In my estimation, these impediments taken together make the New Testament a dubious document at best from which to draw any definite conclusions about the teachings of Jesus; moreover, conclusions about God and ourselves.

What about modern sources of Jesus’ teachings?

The position that The Book of Mormon is an independent corroboration of Jesus as a divine redeemer fails in that it perpetuates the very paganism introduced by the Council of Nicea.

However, there are other, illuminating modern sources. Seth, the nominal source for Jane Roberts, has commented on the historicity of Jesus. According to Seth, the modern concept of Jesus is actually a composite of three Jewish mystics of the time: one called Jesus, John the Baptist, and one other. Through distortions introduced by oral transmission of the buzz created by these radicals—stories feeding an audience hungry for the miraculous—ideas about these three coalesced over time into the single iconic image that survives today as “Jesus.” —An interesting proposition, though perhaps impossible to validate.
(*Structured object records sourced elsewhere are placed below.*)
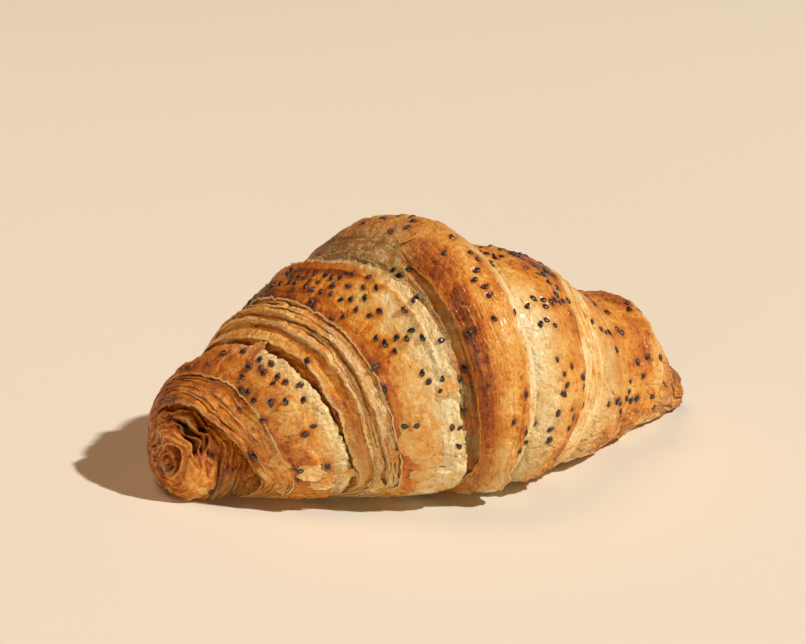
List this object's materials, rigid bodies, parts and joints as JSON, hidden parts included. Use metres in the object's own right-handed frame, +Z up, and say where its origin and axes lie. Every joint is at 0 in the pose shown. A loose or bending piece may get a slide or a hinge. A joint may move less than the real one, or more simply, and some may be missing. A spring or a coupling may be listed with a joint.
{
  "type": "croissant",
  "caption": "Baked laminated-dough croissant with stepped wraps, one blunt and one pointed end, a flat underside and a black-sesame crust.",
  "frame": {"origin": "bottom centre of the bounding box, on the surface the croissant lies on", "axes": "+X along the roll from the blunt heavy end to the small tip, +Y towards the side the two ends curl to, +Z up from the flat underside"},
  "size_m": [0.173, 0.0932, 0.0767],
  "materials": {
    "crust": "satin"
  },
  "bodies": {
    "root": {"croissant": "crust"}
  },
  "joints": []
}
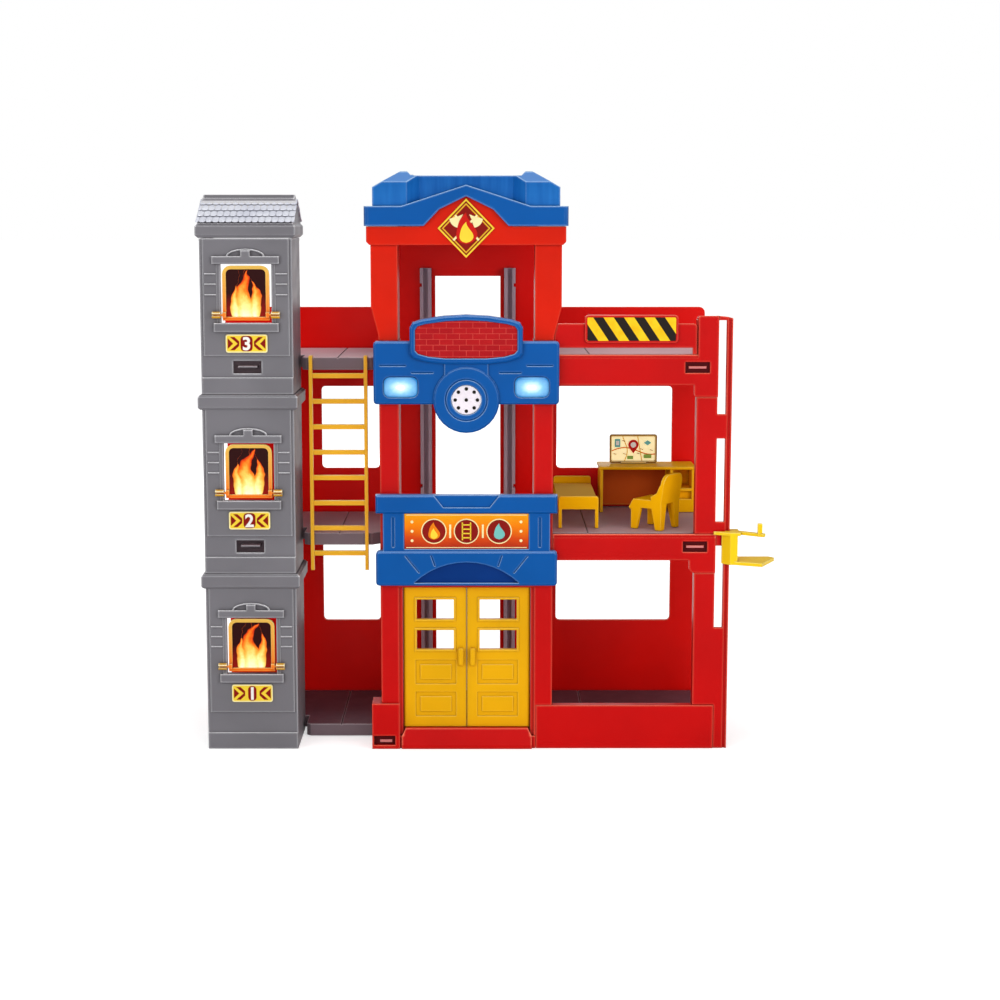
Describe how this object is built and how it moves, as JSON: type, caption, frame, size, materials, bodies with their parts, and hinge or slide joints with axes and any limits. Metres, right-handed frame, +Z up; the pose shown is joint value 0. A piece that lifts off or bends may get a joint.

Another, excellent modern source of Jesus’ teachings is A Course in Miracles, published in 1976. Here the spiritual intelligence is so compelling that I stretch for comprehensive perspective. Because it appears to be a primary source, it may be free from corrupting influence. The Course teaches the essential non-dualism and ephemeral ego taught by the great mystics of all spiritual traditions. Not surprisingly, The Course contains hardly any of what would be recognized today as core Christian belief. To my mind, that is another indication of the failure of The New Testament and the tradition of the Christian church to bring us the essential Jesus.

Fitting to the historical Jesus, the Course employs a non-western, spiral rhetorical form and is occasionally even poetic. It offers an ingenious daily practice for the correction of misperception, which leads to direct experience, or “awakening.” The Course is, however, rather dense for most readers, including myself. (Many have gained access through Gary Renard’s, The Disappearance of the Universe.)

Jesus seems to have spoken to others in our time as well. I recognize that it is tempting to dismiss such accounts, but when they are corroborated by the great mystics, when they offer profound, transcendent spiritual intelligence that pierces the heart, they get my attention. In my opinion, the book Dialog on Awakening by Tom Carpenter is one such example.

I still do like to read “Jesus” in the New Testament. An extraordinary, enlightened spiritual intelligence does shine through. I value the New Testament, but cannot accept it at face value. I approach it cautiously, and treat it more as mythic imagery. Like Thomas Jefferson, I highlight the best and cut the rest.

Despite the best of our intentions, getting the bottom truth of Jesus sorted out from The New Testament may well be an impossible aspiration.


1 James M. Robinson, A New Quest of the Historical Jesus. (Studies in Biblical Theology No, 25). SCM Press Ltd, London, 1959, p. 12-13.

2 Mythological precedent analogs to Jesus’ “virgin birth”:

1. Egyptian Horus was born to virgin Isis.

2. Greek demigod Perseus was born to mystical union of the god Jupiter and the virgin Danaë.

3. Greek demigod Attis was born to virgin Nana.

4. Roman god Mercury born to virgin Maia.

5. Roman figure Romulus born to virgin Rhea Sylvia.

A virgin birth of a hero is common in other mythologies as well: Buddha, Aztec god Huitzilopochtli, Genghis Khan, and Krishna.